**Goal:** Exactly repeat the lines starting at the one that holds "# Deck cleats, a" and ending at the one that holds "obj.matrix_parent_inverse = Matrix.Identity(4)". Both end lines count; leave out everything else.

**Recorded data:**

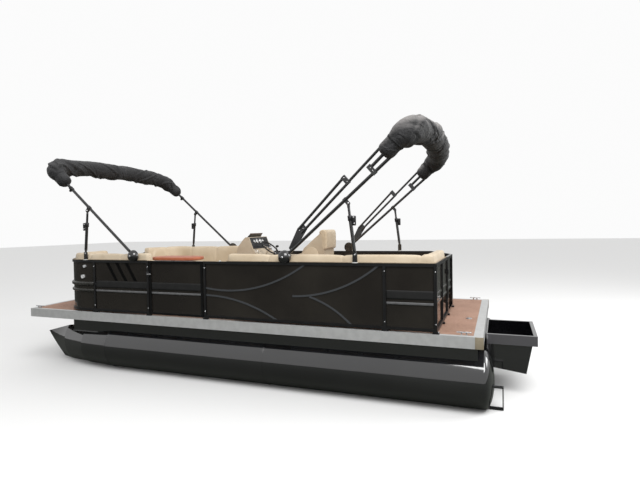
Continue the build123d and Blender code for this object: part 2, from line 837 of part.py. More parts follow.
with BuildPart() as helm_seat_pad:
    block(seat_x + shell_back + seat_plate + seat_back_pad + lounge_gap, seat_x + shell_front,
          seat_post_y - pad_half, seat_post_y + pad_half,
          seat_pad_bottom, seat_pad_bottom + seat_pad_height)

back_pad_rear = seat_x + shell_back + seat_plate + soft_gap
back_pad_bottom = seat_pad_bottom
with BuildPart() as helm_back_pad:
    with BuildSketch(Plane.XZ.offset(-(seat_post_y + pad_half))):
        with BuildLine():
            Polyline(
                (back_pad_rear, back_pad_bottom),
                (back_pad_rear + seat_back_pad, back_pad_bottom),
                (back_pad_rear + seat_back_pad_top, shell_top + soft_gap),
                (back_pad_rear, shell_top + soft_gap),
                close=True,
            )
        make_face()
    extrude(amount=2 * pad_half)
    with BuildSketch(Plane.XZ.offset(-(seat_post_y + shell_half))):
        with BuildLine():
            Polyline(*[(seat_x + x, z) for x, z in helm_roll_profile], close=True)
        make_face()
    extrude(amount=2 * shell_half)

keep("helm_console", helm_console.part)
keep("windscreen", windscreen.part)
keep("steering_wheel", steering_wheel.part)
keep("helm_seat_post", helm_seat_post.part)
keep("helm_seat_shell", helm_seat_shell.part)
keep("helm_seat_pad", helm_seat_pad.part)
keep("helm_back_pad", helm_back_pad.part)


def eye(pivot, direction, y, neck):
    """A flat eye round a pivot pin, with a neck to the round tube beyond it."""
    plane = Plane(origin=(pivot.X, y, pivot.Z), x_dir=direction, z_dir=Vector(0, 1, 0))
    with BuildPart() as end:
        with BuildSketch(plane):
            Circle(eye_radius)
            with Locations((neck / 2, 0)):
                Rectangle(neck, eye_neck_width)
        extrude(amount=eye_thickness / 2, both=True)
        with BuildSketch(plane):
            Circle(pivot_pin_radius + brace_clearance)
        extrude(amount=eye_thickness, both=True, mode=Mode.SUBTRACT)
    return end.part


def pivot_bracket(x, y, z):
    """Two cheeks on the top rail with the pin that an eye turns on."""
    inner = eye_thickness / 2 + eye_side_gap
    with BuildPart() as bracket:
        for side in (-1, 1):
            y0 = y + side * inner
            y1 = y + side * (inner + pivot_cheek)
            block(x - pivot_cheek_radius, x + pivot_cheek_radius, min(y0, y1), max(y0, y1),
                  fence_top, z)
            middle = (y0 + y1) / 2
            add(rod((x, middle - pivot_cheek / 2, z), (x, middle + pivot_cheek / 2, z),
                    pivot_cheek_radius))
        block(x - pivot_cheek_radius, x + pivot_cheek_radius, y - inner - pivot_cheek,
              y + inner + pivot_cheek, fence_top, fence_top + bracket_plate)
        add(rod((x, y - inner - pivot_cheek, z), (x, y + inner + pivot_cheek, z), pivot_pin_radius))
    return bracket.part


def dome(x, side, z):
    """The half ball that covers a canopy pivot on its outboard side."""
    face = side * (canopy_half_width + eye_thickness / 2 + eye_side_gap)
    with BuildPart() as ball:
        with Locations((x, face, z)):
            Sphere(pivot_dome_radius)
        block(x - pivot_dome_radius, x + pivot_dome_radius, face, face - side * pivot_dome_radius,
              z - pivot_dome_radius, z + pivot_dome_radius, mode=Mode.SUBTRACT)
        block(x - pivot_dome_radius, x + pivot_dome_radius, face, face + side * pivot_dome_radius,
              z - pivot_dome_radius, fence_top, mode=Mode.SUBTRACT)
    return ball.part


# columns: pivot station, brace station and reach, which way it leans, slope, reach, crown, boot's
# start and radius
canopies = {
    "front": (front_pivot_station, front_brace_station, front_brace_reach, 1, front_slope,
              front_reach, front_crown, front_boot_start, front_boot_radius),
    "rear": (rear_pivot_station, rear_brace_station, rear_brace_reach, -1, rear_slope,
             rear_reach, rear_crown, rear_boot_start, rear_boot_radius),
}

for end, canopy in canopies.items():
    (pivot_station, brace_station, brace_reach, lean, slope, reach, crown, boot_start,
     boot_radius) = canopy
    pivot = Vector(at(pivot_station), 0, pivot_level)
    along = Vector(lean * cos(radians(slope)), 0, sin(radians(slope)))
    droop = rear_leg_droop if lean < 0 else 0
    leg = Vector(lean * cos(radians(slope - droop)), 0, sin(radians(slope - droop)))
    rise = Vector(-lean * sin(radians(slope - droop)), 0, cos(radians(slope - droop)))
    bow_plane = Plane(origin=pivot, x_dir=along, z_dir=along.cross(Vector(0, 1, 0)))
    foot = Vector(at(brace_station), 0, brace_foot_level)
    brace_eye = pivot + leg * brace_reach - rise * brace_eye_drop
    brace_line = (brace_eye - foot).normalized()
    brace_length = (brace_eye - foot).length

    def bow_route(start):
        """The canopy bow's centre line from one leg to the other, in its own plane."""
        crest = reach + crown
        return FilletPolyline(
            (start, -canopy_half_width), (reach, -canopy_half_width),
            (crest, -canopy_crest_half_width), (crest, canopy_crest_half_width),
            (reach, canopy_half_width), (start, canopy_half_width),
            radius=[canopy_corner_radius, canopy_crest_radius, canopy_crest_radius,
                    canopy_corner_radius],
        )

    bow_start = rear_bow_leg_start if lean < 0 else eye_neck
    leg_end = boot_start + boot_grip if lean < 0 else 2 * eye_neck

    def on_leg(slant, height, y):
        """A point beside a canopy leg: slant along it from the pivot, height above it."""
        return pivot + leg * slant + rise * height + Vector(0, y, 0)

    legs = []
    for side in (-1, 1):
        y = side * canopy_half_width
        legs.append((on_leg(eye_neck, 0, y), on_leg(leg_end, 0, y), canopy_tube_radius))
        if lean < 0:
            legs += [(on_leg(*low, y), on_leg(*high, y), stay_radius) for low, high in rear_stays]

    with BuildPart() as bow:
        with BuildLine(bow_plane) as route:
            bow_route(bow_start)
        with BuildSketch(Plane(origin=route.line @ 0, z_dir=route.line % 0)):
            Circle(canopy_tube_radius)
        sweep(path=route.line)
        for low, high, radius in legs:
            add(rod(low, high, radius))
        for side in (-1, 1):
            y = side * canopy_half_width
            add(eye(pivot, leg, y, eye_neck))
            if lean < 0:
                leg_plane = Plane(origin=pivot + Vector(0, y, 0), x_dir=leg, z_dir=leg.cross(rise))
                with BuildSketch(leg_plane):
                    Polygon(*rear_web, align=None)
                extrude(amount=web_thickness / 2, both=True)
                for slant, lowest, highest in rear_plates:
                    with BuildSketch(leg_plane):
                        with Locations((slant, (lowest + highest) / 2)):
                            Rectangle(plate_width, highest - lowest)
                    extrude(amount=stay_radius + plate_lap, both=True)
            clamp = on_leg(brace_reach, 0, y)
            add(rod(clamp - leg * clamp_length / 2, clamp + leg * clamp_length / 2,
                    canopy_tube_radius + clamp_wall))
            ear = eye_thickness / 2 + brace_eye_side_gap
            for face in (-1, 1):
                ear_plane = Plane(origin=(brace_eye.X, y + face * ear, brace_eye.Z), x_dir=leg,
                                  z_dir=Vector(0, face, 0))
                with BuildSketch(ear_plane):
                    Circle(eye_radius)
                    with Locations((0, -face * lean * brace_eye_drop / 2)):
                        Rectangle(2 * eye_radius, brace_eye_drop)
                extrude(amount=pivot_cheek)

    with BuildPart() as boot:
        with BuildLine(bow_plane) as boot_route:
            bow_route(boot_start)
        with BuildSketch(Plane(origin=boot_route.line @ 0, z_dir=boot_route.line % 0)):
            Circle(boot_radius)
            Circle(canopy_tube_radius + soft_gap, mode=Mode.SUBTRACT)
        sweep(path=boot_route.line)
        for low, high, radius in legs:
            add(rod(low, high + (high - low).normalized() * soft_gap, radius + soft_gap),
                mode=Mode.SUBTRACT)

    with BuildPart() as brace_tubes:
        for side in (-1, 1):
            y = side * canopy_half_width
            add(eye(foot, brace_line, y, brace_neck))
            start = foot + brace_line * brace_neck + Vector(0, y, 0)
            finish = foot + brace_line * brace_tube_length + Vector(0, y, 0)
            add(rod(start, finish, brace_tube_radius))
            add(rod(start + brace_line * brace_neck / 3, finish + brace_line,
                    brace_rod_radius + brace_clearance), mode=Mode.SUBTRACT)

    with BuildPart() as brace_rods:
        for side in (-1, 1):
            y = side * canopy_half_width
            tip = foot + brace_line * brace_length
            add(eye(tip, brace_line * -1, y, brace_neck))
            start = tip - brace_line * brace_rod_length + Vector(0, y, 0)
            add(rod(start, tip - brace_line * brace_neck + Vector(0, y, 0), brace_rod_radius))

    keep(f"{end}_canopy_bow", bow.part)
    keep(f"{end}_canopy_boot", boot.part)
    keep(f"{end}_brace_tubes", brace_tubes.part)
    keep(f"{end}_brace_rods", brace_rods.part)

with BuildPart() as canopy_brackets:
    for side in (-1, 1):
        for station, level in ((front_pivot_station, pivot_level), (rear_pivot_station, pivot_level),
                               (front_brace_station, brace_foot_level),
                               (rear_brace_station, brace_foot_level)):
            add(pivot_bracket(at(station), side * canopy_half_width, level))
        for station in (front_pivot_station, rear_pivot_station):
            add(dome(at(station), side, pivot_level))

keep("canopy_brackets", canopy_brackets.part)

# Deck cleats, a horned bar on two feet near each corner
with BuildPart() as cleats:
    for x in (at(cleat_stern_setback), bow_corner - cleat_bow_setback):
        for side in (-1, 1):
            y = side * (half_beam - cleat_inset)
            add(rod((x - cleat_length / 2, y, deck_top + cleat_height - 7),
                    (x + cleat_length / 2, y, deck_top + cleat_height - 7), 7))
            for foot_side in (-1, 1):
                foot_x = x + foot_side * cleat_length / 6
                add(rod((foot_x, y, deck_top), (foot_x, y, deck_top + cleat_height - 7), 8))

keep("cleats", cleats.part)

for name, piece in pieces.items():
    export_step(piece, f"parts/{name}.step")
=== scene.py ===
# %% [markdown]
# # A pontoon boat, dressed for its picture
#
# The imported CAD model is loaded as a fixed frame. Each cell below adds one layer of looks to it:
# the camera, the studio, the materials, then the soft and small pieces.
# Lengths are in metres. +X points to the bow, +Y to port, +Z up, and the ground is at Z = 0.
# A "station" is a distance forward of the deck's aft edge.

# %% Load the frame
import math
import bmesh
import bpy
import numpy as np
from mathutils import Matrix, Vector


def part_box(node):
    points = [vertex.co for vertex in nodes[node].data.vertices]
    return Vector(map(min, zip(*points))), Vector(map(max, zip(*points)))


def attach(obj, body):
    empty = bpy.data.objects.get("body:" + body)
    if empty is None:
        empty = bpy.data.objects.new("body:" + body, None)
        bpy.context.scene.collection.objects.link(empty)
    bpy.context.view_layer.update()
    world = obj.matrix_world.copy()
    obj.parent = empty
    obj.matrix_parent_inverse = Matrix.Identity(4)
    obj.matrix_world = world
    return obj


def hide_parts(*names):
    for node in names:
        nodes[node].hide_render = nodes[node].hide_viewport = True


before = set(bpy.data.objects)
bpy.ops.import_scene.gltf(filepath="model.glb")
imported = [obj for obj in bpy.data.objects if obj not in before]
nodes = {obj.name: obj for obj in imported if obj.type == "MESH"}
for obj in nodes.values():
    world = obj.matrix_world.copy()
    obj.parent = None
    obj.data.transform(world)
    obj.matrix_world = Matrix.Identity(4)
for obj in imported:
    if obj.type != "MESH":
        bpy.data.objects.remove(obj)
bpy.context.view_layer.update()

AFT_EDGE = -3.020
DECK_TOP = 0.845
FENCE_Y = 1.248
FENCE_TOP = 1.588


def at(station):
    """X of a station, in metres forward of the deck's aft edge."""
    return AFT_EDGE + station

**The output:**
# Deck cleats, a horned bar on two feet near each corner
with BuildPart() as cleats:
    for x in (at(cleat_stern_setback), bow_corner - cleat_bow_setback):
        for side in (-1, 1):
            y = side * (half_beam - cleat_inset)
            add(rod((x - cleat_length / 2, y, deck_top + cleat_height - 7),
                    (x + cleat_length / 2, y, deck_top + cleat_height - 7), 7))
            for foot_side in (-1, 1):
                foot_x = x + foot_side * cleat_length / 6
                add(rod((foot_x, y, deck_top), (foot_x, y, deck_top + cleat_height - 7), 8))

keep("cleats", cleats.part)

for name, piece in pieces.items():
    export_step(piece, f"parts/{name}.step")
=== scene.py ===
# %% [markdown]
# # A pontoon boat, dressed for its picture
#
# The imported CAD model is loaded as a fixed frame. Each cell below adds one layer of looks to it:
# the camera, the studio, the materials, then the soft and small pieces.
# Lengths are in metres. +X points to the bow, +Y to port, +Z up, and the ground is at Z = 0.
# A "station" is a distance forward of the deck's aft edge.

# %% Load the frame
import math
import bmesh
import bpy
import numpy as np
from mathutils import Matrix, Vector


def part_box(node):
    points = [vertex.co for vertex in nodes[node].data.vertices]
    return Vector(map(min, zip(*points))), Vector(map(max, zip(*points)))


def attach(obj, body):
    empty = bpy.data.objects.get("body:" + body)
    if empty is None:
        empty = bpy.data.objects.new("body:" + body, None)
        bpy.context.scene.collection.objects.link(empty)
    bpy.context.view_layer.update()
    world = obj.matrix_world.copy()
    obj.parent = empty
    obj.matrix_parent_inverse = Matrix.Identity(4)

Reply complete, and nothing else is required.